In our practice, our life, we breathe in and out over and over again. Yet one day, one of these exhalations will be the last. One last time in and one last time out. How can this be? It is fine to live in this body; it is hard to imagine no longer doing so. Yet that is the reality. One last time in and one last time out. It is with the last-breath mind that we do zazen. Pay attention with a last-breath mind. Do not be afraid. Just pay close attention. Some people fear death as the worst possible calamity. But I think this attitude may be worse than the reality. In Zen practice we pay attention to death, we pay attention to birth, we pay attention to life. Moment after moment there is birth; moment after moment there is death; moment after moment there is life. This is how things really are, isn’t it? When we pay attention to everything we take responsibility for everything. When we take responsibility for everything, there is no difficulty with birth and death.

I love you.

Forsaking the restrictions of birth and death, worry and fear, joy and sorrow, success and failure and all the rest requires courage, patience and a cheerful willingness. Moment after moment that which cannot be missing expresses itself. Floor, table, sky, anger, peanut butter, sneeze, smile, zebra, breath, button, flounder . . . this moment is always fresh. Call it fresh and miss the freshness . . . the birth, the death, the life. Moment after moment a great enduring freshness. Not so difficult. Maybe this is religion at its most reliable — not something to shield the wounded or support the judgemental or separate holy from unholy, but simply raising up its examples moment after moment after moment after moment — showing, dying, birthing, ever-new. It’s just the way things are, isn’t it?

I love you.

Please remember one thing: the way of the Buddhas is not fancy or miraculous. It is not a way to gain unity at the expense of separation. It is not a way to escape. It is only real. There are those who may say how wonderful our practice is, how it cures one thing and strengthens another, but I hope you won’t be taken in by this. Our practice is wonderful, but this is just reality. You are wonderful. But this is just reality. In reality everything is praising everything always, expressing Buddha nature. This is wonderful, but if we hold to the wonder we are likely to be faced over and over again by the not-so-wonderful and it will be painful. If, however, we can greet the wonderful and the not-so-wonderful and enter each portal in its time, then the wonderful can really assert itself. No more faking: you really are a human being. Whole, inseparable, complete. Wonderful!

I love you.

To practice our practice means to gather yourself carefully. Gather your whole life in the palms of your own two hands. It doesn’t matter if you are tall or short, man or woman, smart or stupid. Just gather your own life with your own attention. Don’t rush. Gather carefully. This is for you alone.
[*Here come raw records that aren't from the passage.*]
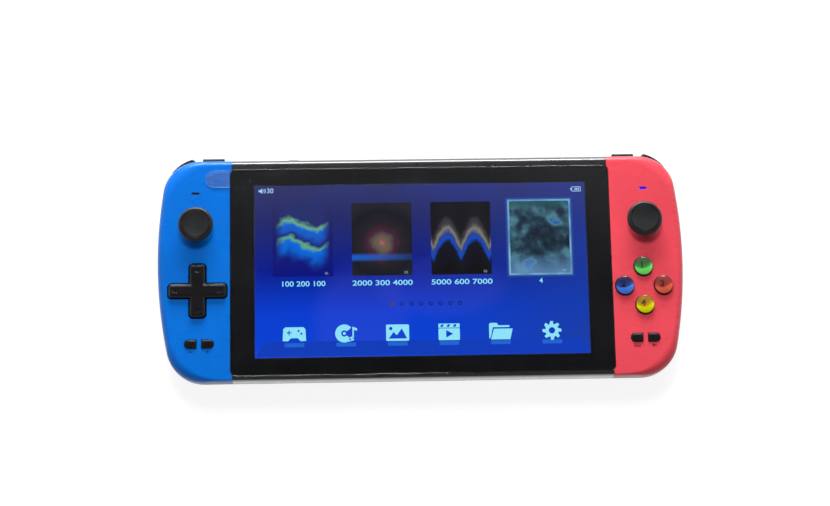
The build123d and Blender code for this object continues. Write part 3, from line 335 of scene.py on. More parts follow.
def metal(name, colour, roughness=0.3, brush=(1, 14, 14)):
    """Plated sheet metal with fine drawn lines and cloudy polish."""
    finish = Finish(name)
    lines = finish.noise(1.2 * MM, detail=4.0, stretch=brush)
    finish.link(finish.ramp(lines, (0.3, shaded(colour, 0.86)), (0.7, colour)), "Base Color")
    finish.link(finish.between(lines, 0.3, 0.7, roughness - 0.08, roughness + 0.1), "Roughness")
    finish.bump((lines, 0.01 * MM, 0.3), rounding=0.08 * MM)
    finish.set(Metallic=1.0)
    return finish.material


def clear_sheet(name, ior, tint):
    """Clear glass or film with faint smears in its polish."""
    finish = Finish(name)
    smears = finish.noise(14 * MM, detail=3.0)
    finish.link(finish.between(smears, 0.45, 0.75, 0.0, 0.03), "Roughness")
    finish.set(Base_Color=linear(tint), IOR=ior, Transmission_Weight=1.0)
    return finish.material


def haze_and_highlight(name, colour, alpha):
    """Thin milky layer on clear film, with faint wipe marks; also used for pale strips of painted
    highlight.
    """
    finish = Finish(name)
    marks = finish.noise(2 * MM, detail=4.0, stretch=(1, 3, 1))
    finish.link(finish.ramp(marks, (0.3, shaded(colour, 0.9)), (0.7, colour)), "Base Color")
    finish.link(finish.between(marks, 0.3, 0.7, 0.25, 0.4), "Roughness")
    finish.set(Alpha=alpha, Specular_IOR_Level=0.2)
    return finish.material


def resin_with_painted_light(name, node, dark, middle, bright):
    """Tinted clear button with painted light: deep colour above, a painted pool of gathered light in its
    lower part, and painted shade at its rim.
    """
    low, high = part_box(node)
    centre = (low + high) / 2
    finish = Finish(name)
    across = finish.share("X", centre.x, DOME_R)
    up = finish.share("Y", centre.y, DOME_R)
    bow = finish.maths("MULTIPLY", finish.maths("MULTIPLY", across, across), 0.45)
    tilt = finish.maths("MULTIPLY", across, -0.18)
    level = finish.maths("ADD", finish.maths("SUBTRACT", up, bow), tilt)
    swirl = finish.maths("MULTIPLY", finish.noise(2.5 * MM), 0.16)
    level = finish.maths("ADD", level, swirl)
    height = finish.between(level, -1.1, 1.0)
    # Painted light: the colour runs from the bright colour low on the dome, a painted pool of gathered
    # light, up to the deep colour above.
    body = finish.ramp(height, (0.0, bright), (0.36, bright), (0.46, middle), (0.66, dark))
    # Painted shade: the rim darkens towards a darker copy of the deep colour.
    rim = finish.between(finish.length(across, up), 0.9, 1.0)
    finish.link(finish.blend(rim, body, shaded(dark, 0.6)), "Base Color")
    finish.bump((finish.noise(1.5 * MM), 0.01 * MM, 0.15), rounding=0.25 * MM)
    finish.set(Roughness=0.08, Specular_IOR_Level=0.45)
    finish.set(Subsurface_Weight=0.9, Subsurface_Scale=2.5 * MM)
    return finish.material


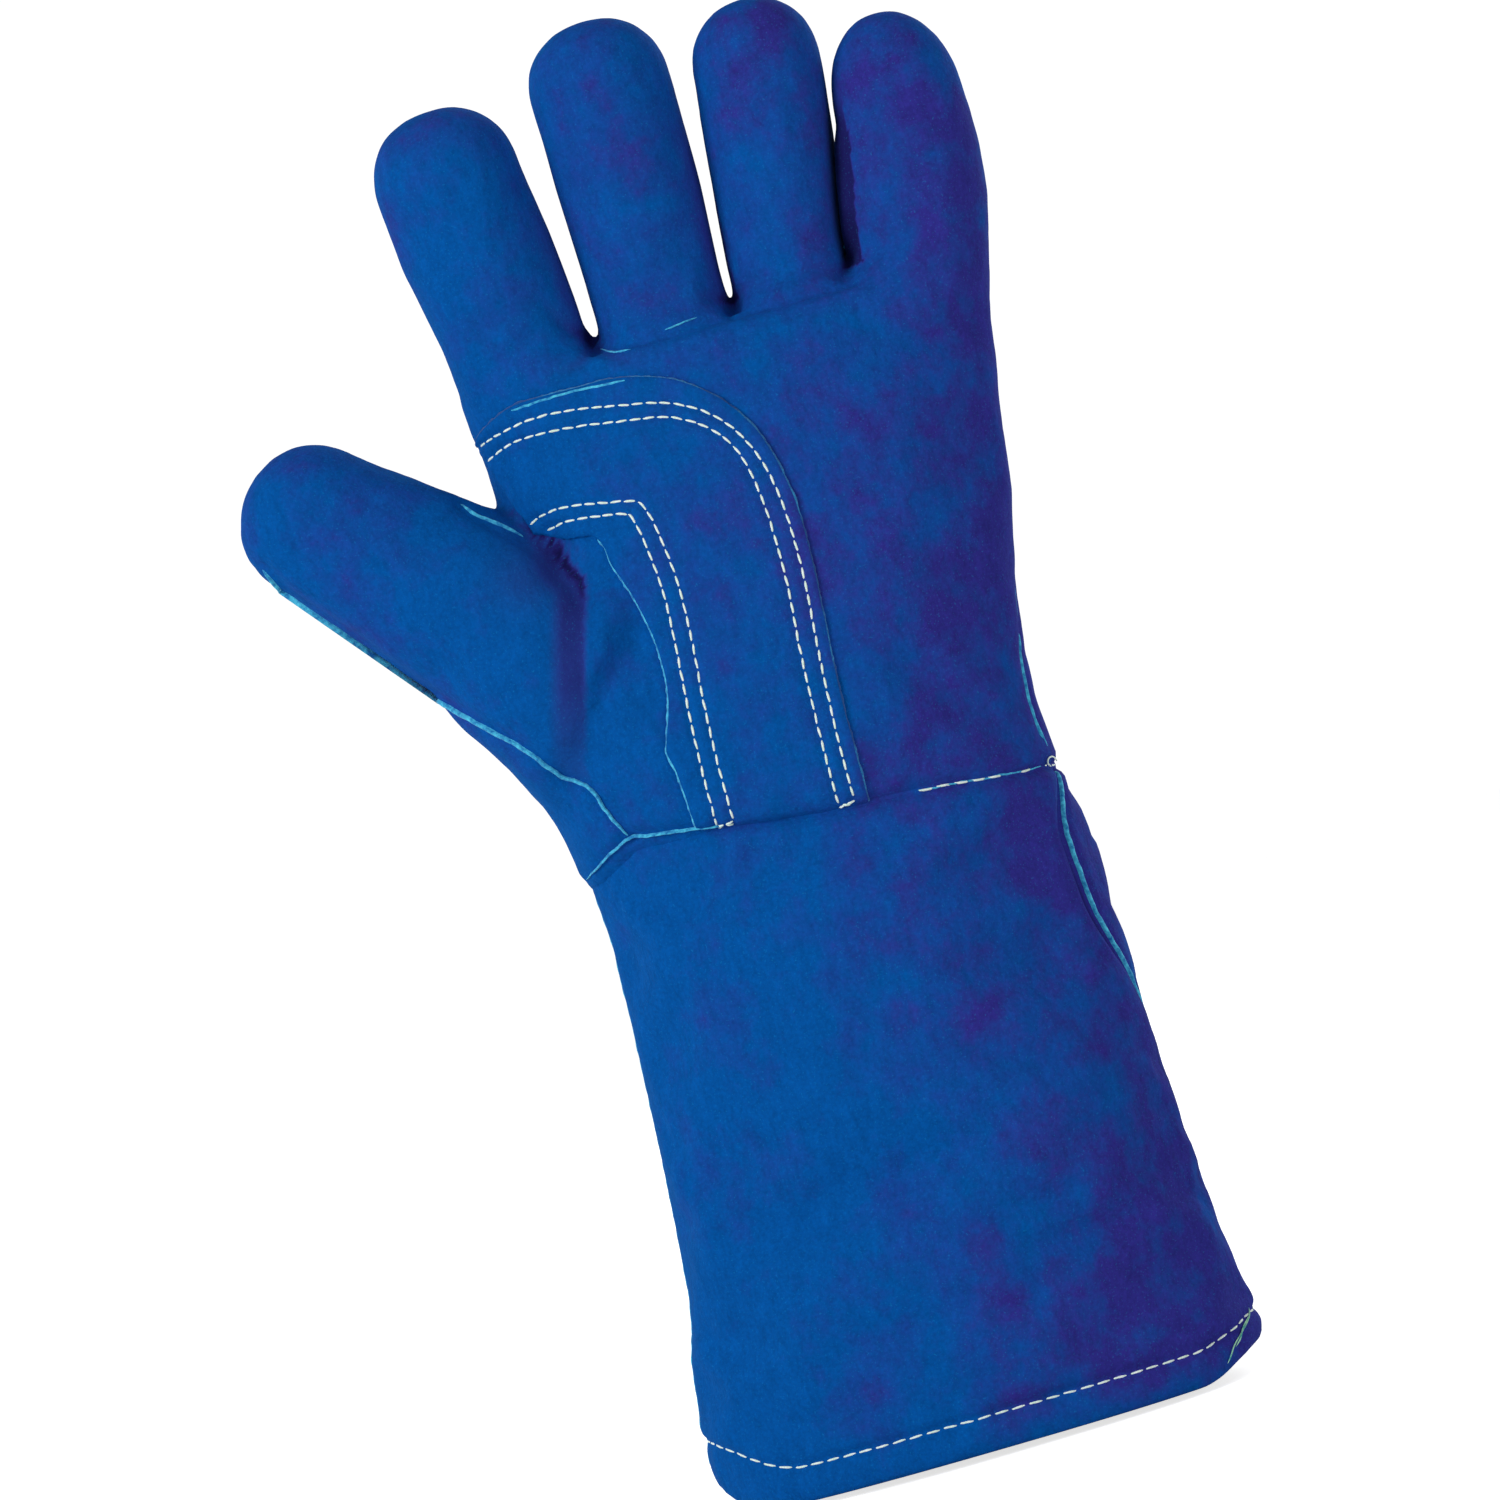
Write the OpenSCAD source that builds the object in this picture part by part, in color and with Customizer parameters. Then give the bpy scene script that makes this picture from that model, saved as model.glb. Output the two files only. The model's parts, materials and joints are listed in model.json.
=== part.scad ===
// Left-hand welding glove: leather panels, welts and lining, hinged where the leather bends.
// The glove stands on its cuff rim. +Z runs up to the fingertips, the palm faces -Y and the thumb
// points to -X. The origin is the centre of the hand opening, on the rim's plane.

/* [Cuff] */
// Width of the cuff at its rim
rim_w = 134; // [126:1:142]
// Depth of the cuff at its rim, from the palm side to the back
rim_d = 76; // [70:1:82]
// Height of the cuff, from the rim to the wrist seam
cuff_h = 157; // [150:1:160]
// Width of the glove at the wrist seam
wrist_w = 115.6; // [112:0.2:120]
// Depth of the glove at the wrist seam
wrist_d = 60; // [56:1:64]
// Height of the leather folded inwards at the rim
hem_h = 15; // [10:1:20]

/* [Hand] */
// Width of the palm just above the thumb
palm_w = 123.4; // [120:0.2:126]
// Depth of the palm just above the thumb
palm_d = 50; // [46:1:54]
// Height of the finger crotches above the rim
crotch_z = 281; // [279:1:283]

/* [Leather] */
// Thickness of the split leather
leather_t = 1.5; // [1.2:0.1:1.8]
// Thickness of the fleece lining
lining_t = 2; // [1.5:0.1:2.5]
// Thickness of the welt strips sewn into the side seams
welt_t = 1.6; // [1.2:0.1:2]
// How far a welt's raw edge stands out of its seam
welt_out = 1; // [0.5:0.1:1.5]
// Diameter of the sewing thread
thread_d = 0.8; // [0.6:0.1:1]

/* [Joints] */
// How far a finger bends at its knuckle
knuckle_max = 70; // [50:1:75]
// How far a finger bends back at its knuckle
knuckle_back = 10; // [0:1:12]
// How far a fingertip bends
tip_max = 65; // [45:1:70]
// How far the thumb swings across the palm
thumb_max = 40; // [30:1:45]
// How far the thumb swings back
thumb_back = 10; // [0:1:15]
// How far the hand bends towards the palm at the wrist
wrist_max = 45; // [30:1:50]
// How far the hand bends back at the wrist
wrist_back = 30; // [20:1:35]

/* [Hidden] */

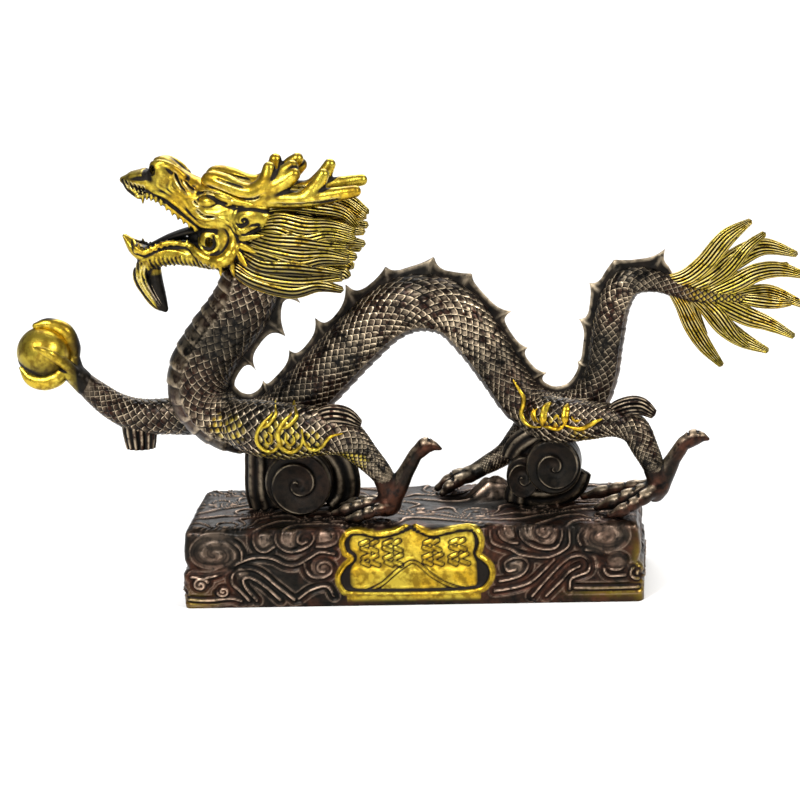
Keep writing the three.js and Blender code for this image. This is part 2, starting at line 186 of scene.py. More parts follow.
def skins(name, grids):
    """One piece from several closed grids, each (points, poles, u, v, masks by name)."""
    points, quads, tris, uv_quads, uv_tris, masks, start = [], [], [], [], [], {}, 0
    for grid, poles, u, v, extra in grids:
        rows, cols = grid.shape[:2]
        four, three = grid_faces(rows, cols, start)
        four_uv, three_uv = (block.reshape(-1, n, 2) for block, n in zip(grid_uv(u, v), (4, 3)))
        own = np.concatenate([grid.reshape(-1, 3), poles])
        if signed_volume(own, four - start) < 0:
            four, four_uv = four[:, ::-1], four_uv[:, ::-1]
            three, three_uv = three[:, ::-1], three_uv[:, ::-1]
        points.append(own)
        quads.append(four)
        tris.append(three)
        uv_quads.append(four_uv.reshape(-1, 2))
        uv_tris.append(three_uv.reshape(-1, 2))
        for key, values in extra.items():
            ends = [values[0].mean(), values[-1].mean()]
            masks.setdefault(key, []).append(np.concatenate([values.ravel(), ends]))
        start += rows * cols + 2
    masks = {key: np.concatenate(parts) for key, parts in masks.items()}
    faces = [np.concatenate(quads), np.concatenate(tris)]
    return mesh_piece(name, np.concatenate(points), faces, uv_quads + uv_tris, masks)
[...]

When you finally decide who “you” is, the aloneness will be gone forever. If you continue this practice, one day, even though you speak of spiritual practice you will not go wrong — there really is practice; even though you speak of love, there really is love; and though you speak of “you” and “I,” there really are you and I. No more separation. No more unity. Just something: I love you. Like the stars and the wind and the sunshine through the leaves: I love you.